THR: Is any part of traditional TV in jeopardy because of advancing technologies?
Tellem: It’s certainly disruptive. We always compared ourselves with the music industry and said we had to be much more nimble and accepting of change. The TV industry has done just that.
THR: How does the industry combat DVRs and ad-skipping?
Tellem: With VOD and embracing the whole concept of giving consumers their content where and when they want it. And there have been studies — and I do this also — where I watch the commercials because I forget I’m watching a recorded show. Ratings aren’t reflecting what’s really happening. It’s interesting, though, that when you download something, you end up watching the commercials, because you’ve made the decision to watch it free with ads instead of paying for it without ads. Because of that proposition and the intimate relationship people have with their computers and tablets and such, people are accepting commercials and watching them more.

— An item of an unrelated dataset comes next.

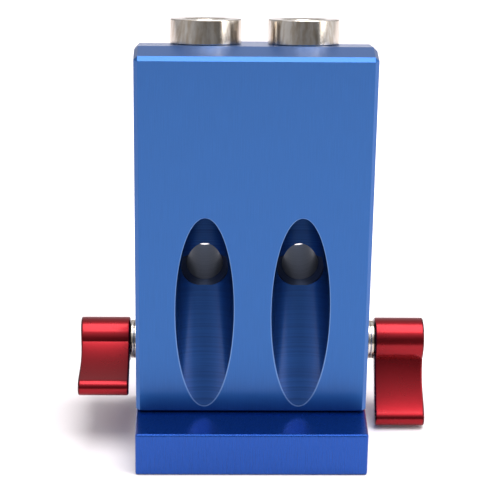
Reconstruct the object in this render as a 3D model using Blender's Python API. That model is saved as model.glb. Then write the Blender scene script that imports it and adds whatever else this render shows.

THR: What was your favorite CBS show with which you were involved?
Tellem: Oh my God. You know, it’s like, as Leslie would always say, “They’re all our children.” But obviously, the things that made a huge difference in turning around that network were shows like CSI and Survivor and, my gosh, Everybody Loves Raymond.
THR: What do you like to watch now on TV?
Tellem: I’m quite enthralled with Game of Thrones. I’ve been watching Newsroom a lot on HBO. I love Homeland, of course, because everyone does, and Modern Family. I hate to admit it, but I agreed with most of the Emmy Awards this year. I love television. I spent the last 25 years in it, you know?
THR: Now that you’re at Microsoft, is there pressure to become a gamer?
Tellem: I love FIFA and I play Madden and golf games, and I think it’s due to the influence of my kids. I was aware of Halo, Call of Duty and the shooter games, but I didn’t play Halo until four days ago. It’s really amazing, but shooter games aren’t my cup of tea.
THR: Do you have a political problem with them?
Tellem: It’s funny. Like in television, we’re all fine with violence but not sex. The shooter games are much like procedural series, which I’ve never embraced. I don’t like blood.